**Challenge:** The material below contains a line with "lens_back = lens_front + window_thickness" and a line with "in imported if". Copy exactly those two lines and all lines between them.
***
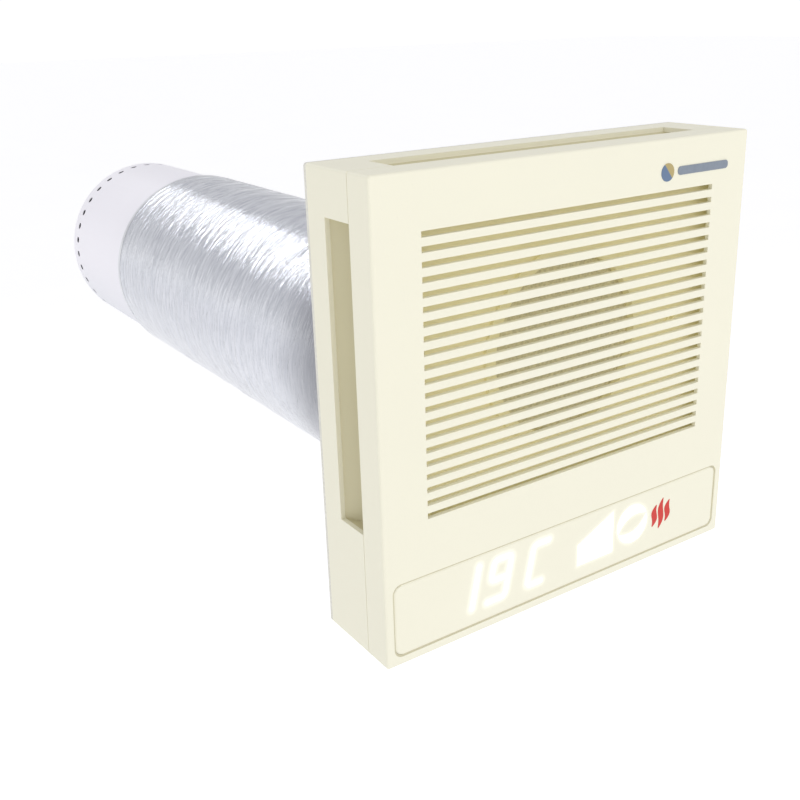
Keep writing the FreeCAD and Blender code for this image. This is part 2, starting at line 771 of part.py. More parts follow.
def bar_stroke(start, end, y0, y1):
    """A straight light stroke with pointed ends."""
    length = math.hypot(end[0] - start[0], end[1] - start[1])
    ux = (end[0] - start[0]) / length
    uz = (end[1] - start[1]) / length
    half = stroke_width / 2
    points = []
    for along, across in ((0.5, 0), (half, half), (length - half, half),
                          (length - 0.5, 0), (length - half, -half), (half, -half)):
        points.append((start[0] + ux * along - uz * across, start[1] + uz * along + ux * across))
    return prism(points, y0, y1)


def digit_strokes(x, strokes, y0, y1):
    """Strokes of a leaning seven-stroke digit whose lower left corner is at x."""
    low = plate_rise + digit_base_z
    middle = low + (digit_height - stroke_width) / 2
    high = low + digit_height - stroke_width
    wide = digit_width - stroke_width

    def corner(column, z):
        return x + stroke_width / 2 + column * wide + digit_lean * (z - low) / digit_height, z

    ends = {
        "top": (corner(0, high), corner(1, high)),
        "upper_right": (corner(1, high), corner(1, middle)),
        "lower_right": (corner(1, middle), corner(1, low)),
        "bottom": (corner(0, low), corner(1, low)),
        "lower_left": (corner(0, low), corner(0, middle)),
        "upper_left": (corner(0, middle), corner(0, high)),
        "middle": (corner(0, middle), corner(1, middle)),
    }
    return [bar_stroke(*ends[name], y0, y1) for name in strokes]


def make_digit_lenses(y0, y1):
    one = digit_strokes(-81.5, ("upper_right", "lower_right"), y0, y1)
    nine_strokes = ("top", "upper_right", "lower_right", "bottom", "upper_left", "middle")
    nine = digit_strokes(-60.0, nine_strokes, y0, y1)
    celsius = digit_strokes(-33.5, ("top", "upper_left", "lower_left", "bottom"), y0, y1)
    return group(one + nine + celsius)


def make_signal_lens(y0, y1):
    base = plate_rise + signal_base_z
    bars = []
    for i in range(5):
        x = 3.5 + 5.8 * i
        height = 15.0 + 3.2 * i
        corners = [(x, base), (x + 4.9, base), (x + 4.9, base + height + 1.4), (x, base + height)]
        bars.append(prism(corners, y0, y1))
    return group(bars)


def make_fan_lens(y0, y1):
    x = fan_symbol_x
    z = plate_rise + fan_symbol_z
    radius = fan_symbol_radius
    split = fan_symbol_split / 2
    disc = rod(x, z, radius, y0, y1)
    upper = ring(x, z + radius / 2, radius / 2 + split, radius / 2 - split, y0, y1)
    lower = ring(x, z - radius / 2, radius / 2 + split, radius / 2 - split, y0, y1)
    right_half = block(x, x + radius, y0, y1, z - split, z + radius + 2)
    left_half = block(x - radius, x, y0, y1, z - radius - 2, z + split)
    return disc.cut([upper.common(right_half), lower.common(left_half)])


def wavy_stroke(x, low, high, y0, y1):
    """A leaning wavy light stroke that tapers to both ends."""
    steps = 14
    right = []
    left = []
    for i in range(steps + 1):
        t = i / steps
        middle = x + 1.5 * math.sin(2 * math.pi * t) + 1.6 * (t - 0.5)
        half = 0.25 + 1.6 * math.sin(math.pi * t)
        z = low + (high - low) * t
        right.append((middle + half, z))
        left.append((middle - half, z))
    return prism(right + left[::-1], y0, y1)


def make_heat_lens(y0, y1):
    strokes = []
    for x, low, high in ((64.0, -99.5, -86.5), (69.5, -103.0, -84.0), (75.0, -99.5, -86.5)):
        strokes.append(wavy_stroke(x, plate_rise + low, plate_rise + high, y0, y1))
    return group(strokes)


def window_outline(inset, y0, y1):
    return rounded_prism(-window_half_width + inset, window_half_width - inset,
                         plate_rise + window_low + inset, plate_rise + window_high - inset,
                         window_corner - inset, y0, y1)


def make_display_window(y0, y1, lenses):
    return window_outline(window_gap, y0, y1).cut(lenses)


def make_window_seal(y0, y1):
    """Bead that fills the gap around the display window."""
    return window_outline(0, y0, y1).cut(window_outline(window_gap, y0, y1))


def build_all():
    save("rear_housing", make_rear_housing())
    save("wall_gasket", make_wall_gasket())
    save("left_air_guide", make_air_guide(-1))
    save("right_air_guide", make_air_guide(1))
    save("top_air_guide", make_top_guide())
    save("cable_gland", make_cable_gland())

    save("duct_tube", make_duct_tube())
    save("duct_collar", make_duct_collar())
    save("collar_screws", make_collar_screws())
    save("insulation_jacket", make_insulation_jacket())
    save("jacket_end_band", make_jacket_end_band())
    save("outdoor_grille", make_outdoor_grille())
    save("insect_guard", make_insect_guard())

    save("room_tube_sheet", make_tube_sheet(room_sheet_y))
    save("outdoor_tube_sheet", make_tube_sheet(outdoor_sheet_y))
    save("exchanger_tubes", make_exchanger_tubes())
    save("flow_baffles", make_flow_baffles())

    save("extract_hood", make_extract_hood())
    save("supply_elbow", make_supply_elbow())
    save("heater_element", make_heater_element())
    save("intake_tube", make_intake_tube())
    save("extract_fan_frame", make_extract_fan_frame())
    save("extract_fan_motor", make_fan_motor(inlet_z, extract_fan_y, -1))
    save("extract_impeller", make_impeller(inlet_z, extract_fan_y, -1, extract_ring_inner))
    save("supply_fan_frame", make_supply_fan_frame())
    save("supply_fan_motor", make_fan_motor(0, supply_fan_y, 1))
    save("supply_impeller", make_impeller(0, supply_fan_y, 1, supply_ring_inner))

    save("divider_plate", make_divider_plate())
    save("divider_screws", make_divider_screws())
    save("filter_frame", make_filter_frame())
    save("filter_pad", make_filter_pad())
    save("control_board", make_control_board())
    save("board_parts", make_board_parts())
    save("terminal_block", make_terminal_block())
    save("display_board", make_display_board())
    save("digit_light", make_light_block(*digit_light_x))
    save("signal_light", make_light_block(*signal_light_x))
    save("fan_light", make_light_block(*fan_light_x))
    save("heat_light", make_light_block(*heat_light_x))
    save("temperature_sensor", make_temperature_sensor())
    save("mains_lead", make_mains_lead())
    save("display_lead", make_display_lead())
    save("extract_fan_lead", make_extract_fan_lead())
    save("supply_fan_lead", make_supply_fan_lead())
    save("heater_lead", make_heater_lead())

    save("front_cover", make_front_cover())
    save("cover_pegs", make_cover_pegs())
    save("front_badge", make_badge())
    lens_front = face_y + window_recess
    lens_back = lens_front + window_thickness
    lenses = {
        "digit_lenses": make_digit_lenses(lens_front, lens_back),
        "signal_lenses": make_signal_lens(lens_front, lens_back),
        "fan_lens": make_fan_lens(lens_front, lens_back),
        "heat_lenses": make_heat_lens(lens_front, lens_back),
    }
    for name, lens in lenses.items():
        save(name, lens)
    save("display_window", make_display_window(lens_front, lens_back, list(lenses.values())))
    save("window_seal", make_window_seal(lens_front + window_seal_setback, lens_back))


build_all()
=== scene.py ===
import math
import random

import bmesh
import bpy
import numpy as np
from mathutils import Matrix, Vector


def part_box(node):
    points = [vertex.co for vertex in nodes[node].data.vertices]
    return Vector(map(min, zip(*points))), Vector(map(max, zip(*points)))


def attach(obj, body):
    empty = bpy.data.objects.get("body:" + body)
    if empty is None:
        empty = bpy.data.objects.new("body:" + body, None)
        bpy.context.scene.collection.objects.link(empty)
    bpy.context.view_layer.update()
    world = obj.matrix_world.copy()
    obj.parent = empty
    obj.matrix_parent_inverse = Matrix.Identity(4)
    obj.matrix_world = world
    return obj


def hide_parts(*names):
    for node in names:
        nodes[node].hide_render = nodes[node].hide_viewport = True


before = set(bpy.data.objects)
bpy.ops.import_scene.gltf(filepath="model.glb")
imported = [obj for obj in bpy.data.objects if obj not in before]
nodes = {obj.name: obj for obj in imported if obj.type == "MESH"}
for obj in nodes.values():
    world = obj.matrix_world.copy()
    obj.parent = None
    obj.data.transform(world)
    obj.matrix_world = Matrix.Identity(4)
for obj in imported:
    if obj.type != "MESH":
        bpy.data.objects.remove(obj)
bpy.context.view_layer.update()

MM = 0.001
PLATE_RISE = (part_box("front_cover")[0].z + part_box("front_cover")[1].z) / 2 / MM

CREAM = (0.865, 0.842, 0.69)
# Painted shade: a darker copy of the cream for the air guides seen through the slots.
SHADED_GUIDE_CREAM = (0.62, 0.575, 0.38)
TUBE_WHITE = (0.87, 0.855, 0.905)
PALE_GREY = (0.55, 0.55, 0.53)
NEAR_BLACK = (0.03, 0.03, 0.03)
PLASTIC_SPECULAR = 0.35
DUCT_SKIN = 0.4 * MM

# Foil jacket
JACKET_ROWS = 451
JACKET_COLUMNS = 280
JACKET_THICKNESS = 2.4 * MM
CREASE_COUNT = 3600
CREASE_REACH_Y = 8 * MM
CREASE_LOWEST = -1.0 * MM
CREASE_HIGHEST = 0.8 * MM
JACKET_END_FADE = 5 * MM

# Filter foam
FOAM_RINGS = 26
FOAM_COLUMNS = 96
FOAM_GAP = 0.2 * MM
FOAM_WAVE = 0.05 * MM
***
**Exercise answer:**
    lens_back = lens_front + window_thickness
    lenses = {
        "digit_lenses": make_digit_lenses(lens_front, lens_back),
        "signal_lenses": make_signal_lens(lens_front, lens_back),
        "fan_lens": make_fan_lens(lens_front, lens_back),
        "heat_lenses": make_heat_lens(lens_front, lens_back),
    }
    for name, lens in lenses.items():
        save(name, lens)
    save("display_window", make_display_window(lens_front, lens_back, list(lenses.values())))
    save("window_seal", make_window_seal(lens_front + window_seal_setback, lens_back))


build_all()
=== scene.py ===
import math
import random

import bmesh
import bpy
import numpy as np
from mathutils import Matrix, Vector


def part_box(node):
    points = [vertex.co for vertex in nodes[node].data.vertices]
    return Vector(map(min, zip(*points))), Vector(map(max, zip(*points)))


def attach(obj, body):
    empty = bpy.data.objects.get("body:" + body)
    if empty is None:
        empty = bpy.data.objects.new("body:" + body, None)
        bpy.context.scene.collection.objects.link(empty)
    bpy.context.view_layer.update()
    world = obj.matrix_world.copy()
    obj.parent = empty
    obj.matrix_parent_inverse = Matrix.Identity(4)
    obj.matrix_world = world
    return obj


def hide_parts(*names):
    for node in names:
        nodes[node].hide_render = nodes[node].hide_viewport = True


before = set(bpy.data.objects)
bpy.ops.import_scene.gltf(filepath="model.glb")
imported = [obj for obj in bpy.data.objects if obj not in before]
nodes = {obj.name: obj for obj in imported if obj.type == "MESH"}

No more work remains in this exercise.